My theory for what it's worth .It would stand to reason that if you could stop the thing from spreading on a crack out it would effectively give more of a mechainical advantage rather than letting it open up .

It the cracks runs up the tree in effect the opened crack would become somewhat like a first class lever putting more strain on the device attempting to hold it back .Opinions may vary on that though .
 
Whatever you bind the tree with doesn't really have to hold that much.
Just keep the tree from splitting while you cut maybe 2-5" inches further and get beyond the barberchair point of hinge thickness.

Personally I use chain, simply because I always keep a logging chain in the truck.
 
I would think that the diameter of the tree would have to factor in. I don't think you could have used chains on that small guy that i just did. Is it possible to use chain on a 12" diameter tree? I would think straps would be much more user friendly in situations like that.
 
The logging chains that we use here have a kind of locking hook on one end, that hooks over the chain links and locks the chain off. So basically you could use it on a 2" dia. tree.

I normally make my face cut first and then put the chain on, so the unused length of the chain is hanging down in the middle of the face.
That way I don't cut into it by being careless.
 
Same way you would rig a piece for blocking.

The idiot Mike and I worked with for a bit would always tie first, cut last. Every rope he owned was full of nicks from trying to hold the rope away from the cut while he faced it out. :roll:
 
You should have given him a chain instead of rope.
That way he would have learned it.
Maybe!
 
I see. I was thinking you would use a chain binder to tighten it up with. You obviously think that just chain without a binder is fine, at least for smaller stuff, correct? Is there a point where you want a binder on it as opposed to just chain?
 
The logging chains that we use here have a kind of locking hook on one end, that hooks over the chain links and locks the chain off. So basically you could use it on a 2" dia. tree.

I normally make my face cut first and then put the chain on, so the unused length of the chain is hanging down in the middle of the face.
That way I don't cut into it by being careless.

Sure would appreciate a picture of that locking hook ... gotta link?
 
No.
I'll just put the chain around the tree and lock it off.
Like I said before, the force needed to keep a tree from splitting isn't that great IMO.

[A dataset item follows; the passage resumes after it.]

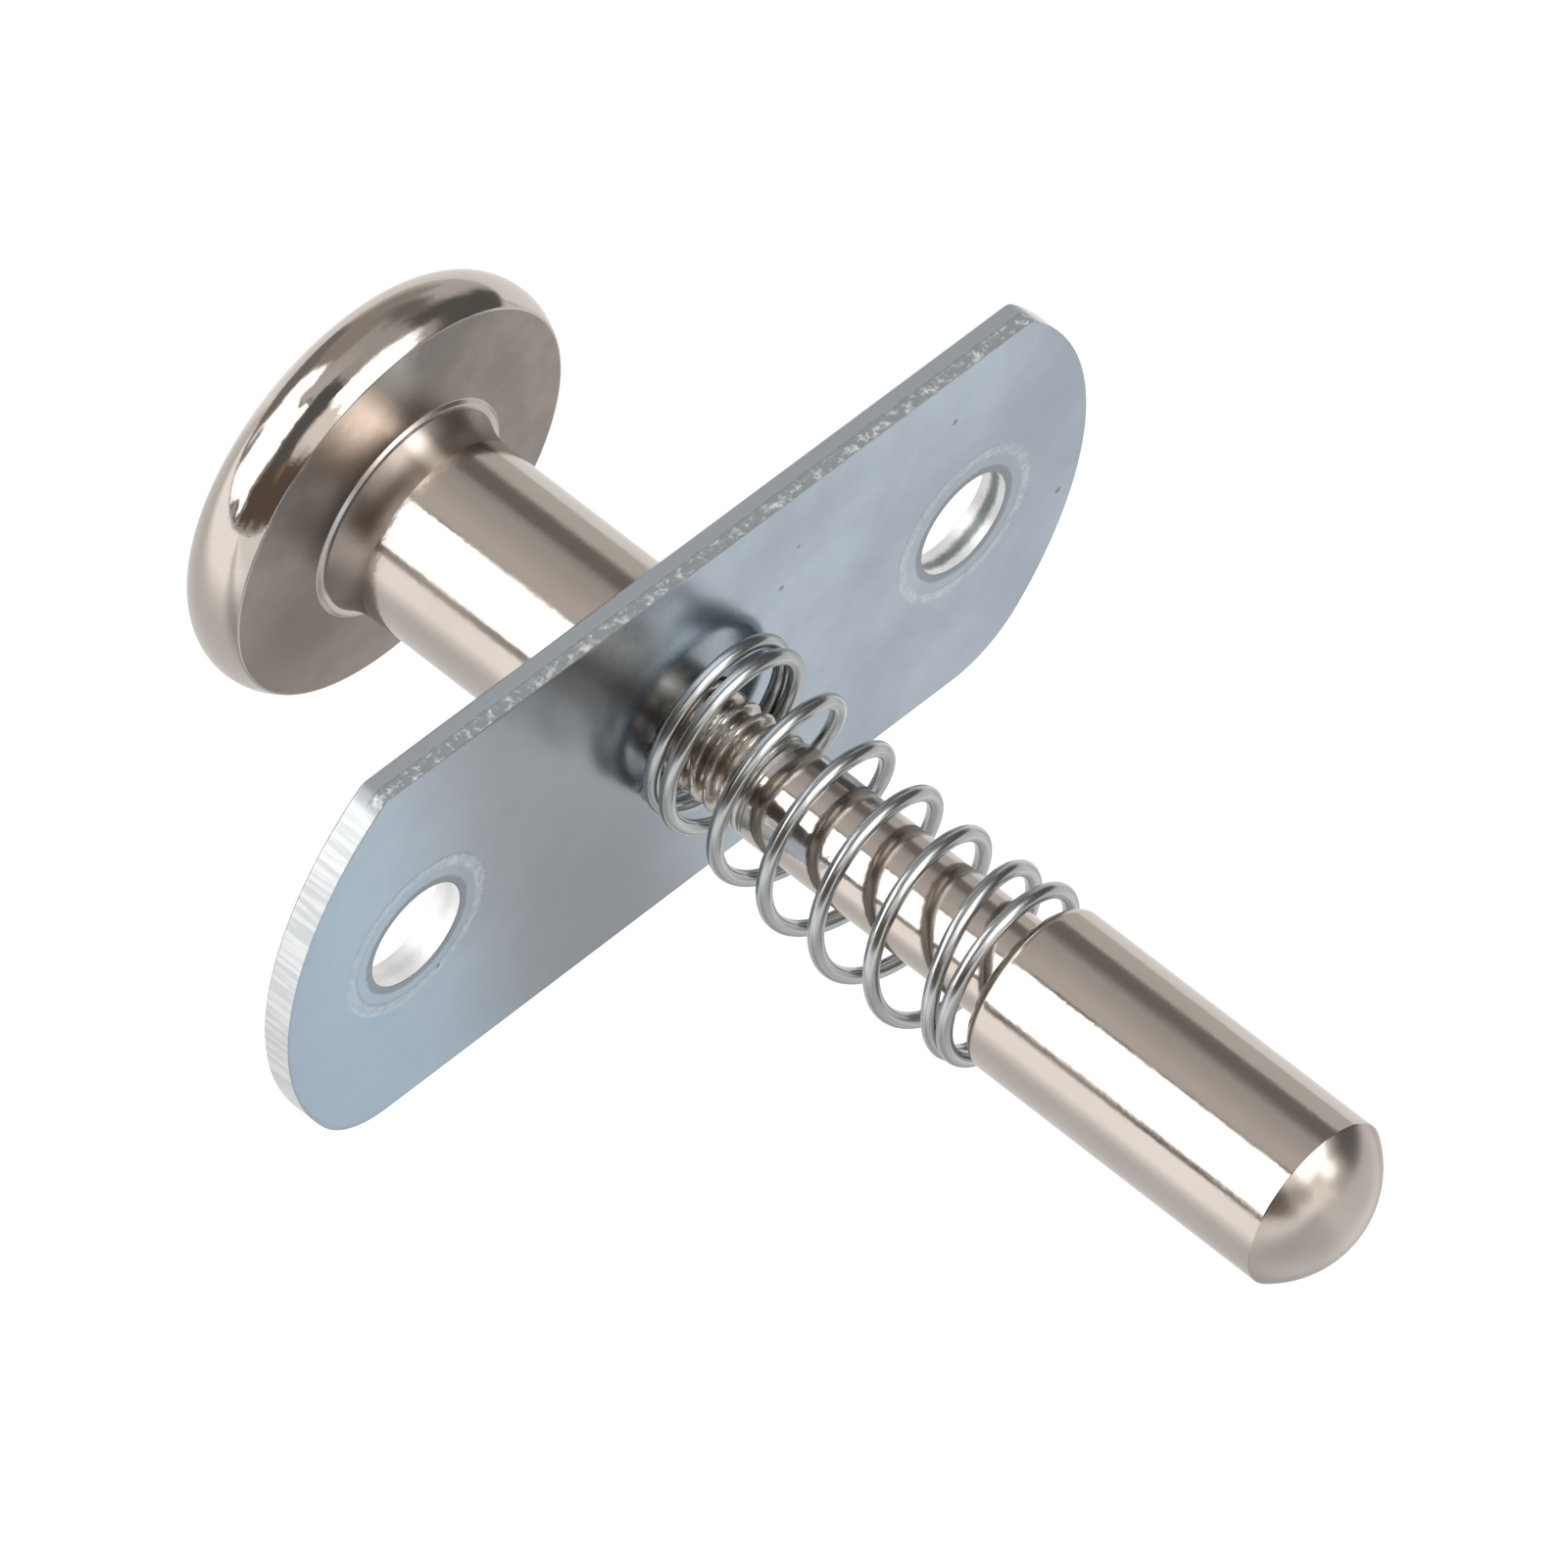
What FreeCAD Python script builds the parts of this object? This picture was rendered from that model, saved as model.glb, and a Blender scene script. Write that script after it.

I don't much use the chain on leaners, since I have a lot of experience dealing with patly blown over trees after spending about 2½ years of my life cleaning up after big storms that have knocked 1000s of acres of timber over.
So I have a good feeling for what I can get away with and several method of dealing with the really bad ones.

I chain trees when we pull straightgrained trees with a lot of side or back lean.
The amount of hinge wood needed to keep those committed to the intended lay will sometimes be enough to make them barberchair, and since cutting the hinge thinner would result in loss of control, I chain them.

That makes the worh safer and I don't risk ruining a good log.
 
No.
I'll just put the chain around the tree and lock it off.
Like I said before, the force needed to keep a tree from splitting isn't that great IMO.

I don't much use the chain on leaners, since I have a lot of experience dealing with patly blown over trees after spending about 2½ years of my life cleaning up after big storms that have knocked 1000s of acres of timber over.
So I have a good feeling for what I can get away with and several method of dealing with the really bad ones.

I chain trees when we pull straightgrained trees with a lot of side or back lean.
The amount of hinge wood needed to keep those committed to the intended lay will sometimes be enough to make them barberchair, and since cutting the hinge thinner would result in loss of control, I chain them.

That makes the work safer and I don't risk ruining a good log.
 
On bigger diameter stuff I use a boomer/binder. I have had chain ride up the trunk a ways when I just used the chain hook over a link. As it started to split out at the bottom.
The tension created with a boomer/binder helps a great deal to hold the chain in place if or when a BB chair starts.